ACCRA, GHANA – An annual hip-hop festival in Ghana celebrated the West African country’s take on the American-born music and culture. Performers used their music and art to represent culture and life in Ghana, infusing local languages, fashion, and sounds into hip-hop style.
Selorm Attikpo, creative director of Yoyo Tinz, a platform dedicated to promoting hip-hop in Africa, and co-founder of last week’s festival, says hip-hop in Ghana has grown from its early days of cassettes imported from the U.S. to today, where artists rap in local dialects to tell their own stories.
“There has been a lot of transformation, a lot of fusions, some people say Afro-hip-hop, some people say Afro-trap, so we still get influences from the States, but also there is that side that tries to incorporate what we have here, the culture into the hip-hop, so it has different forms,” Attikpo said.
The festival works to highlight not only music, but also graffiti, DJing and dance. This year, dance was the main element highlighted, with professional dancers holding workshops, and dancers battling each other to the crowd’s cheers.

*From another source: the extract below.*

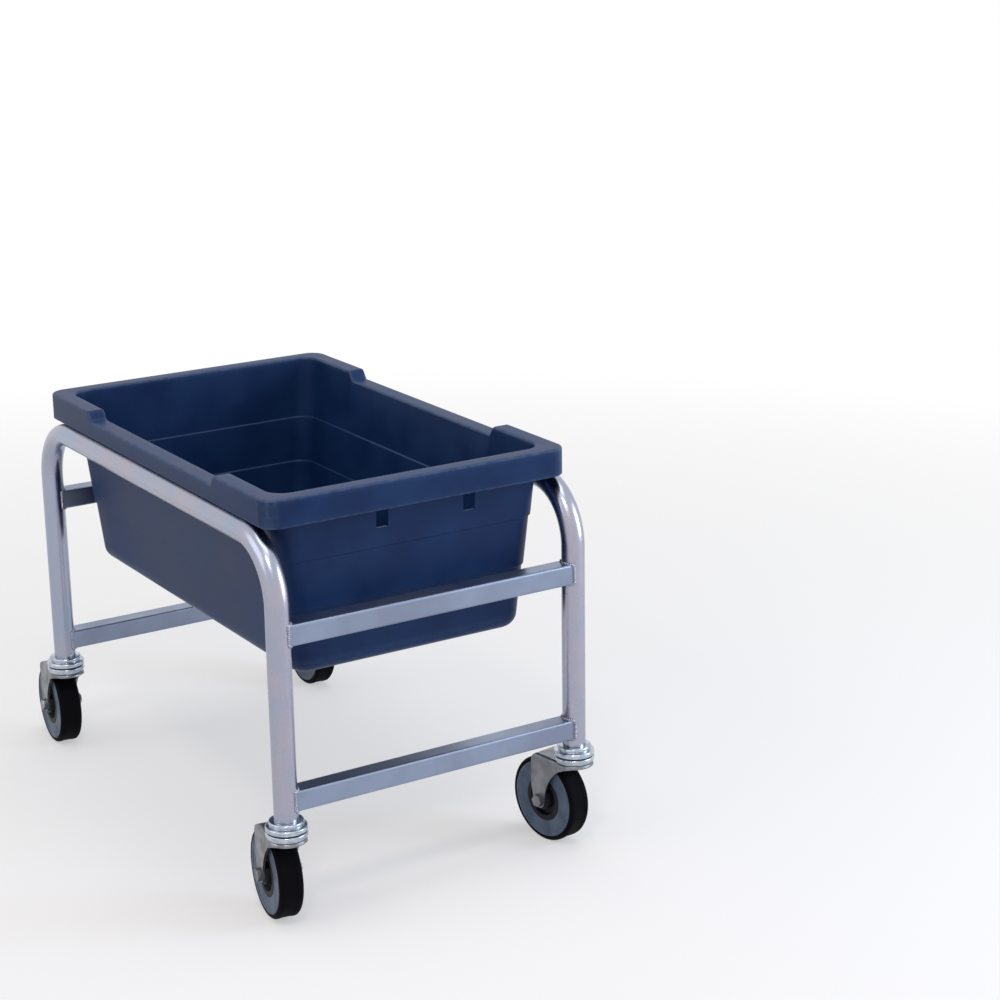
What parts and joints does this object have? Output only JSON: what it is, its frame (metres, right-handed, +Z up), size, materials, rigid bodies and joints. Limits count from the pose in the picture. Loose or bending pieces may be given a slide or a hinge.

Cameroonian professional dancer Ornela Tchinjo has been a fan of hip-hop since she was a child. She says the local language, dance and fashion in Ghana’s hip-hop scene shows the homegrown take, but she also points to how sounds, fashion and dance from across the continent have influenced American artists.
“It takes just knowing the two cultures and knowing that this is where the African culture is and this is the American one, so the fusion happens not only on our part but also there, because I believe it has been sensed that both cultures are rich,” Tchinjo said.
Artist Kingsley Kofi Deffor says hip-hop still has a lot of room to grow in Ghana, especially in the graffiti scene. He says more street art across Accra will help beautify the city, but he wants more people to offer their walls to local artists.
“People normally don’t give us their walls when we ask them to give us their walls for free, to do some beautiful art on the street,” he said, “but some other people also love it and they give us so, it is not too much in town but people are getting to know the culture.”
Organizers say future festivals will focus on different elements to both celebrate those in the scene and to encourage others to experience the rich homegrown hip-hop culture Ghana has to offer.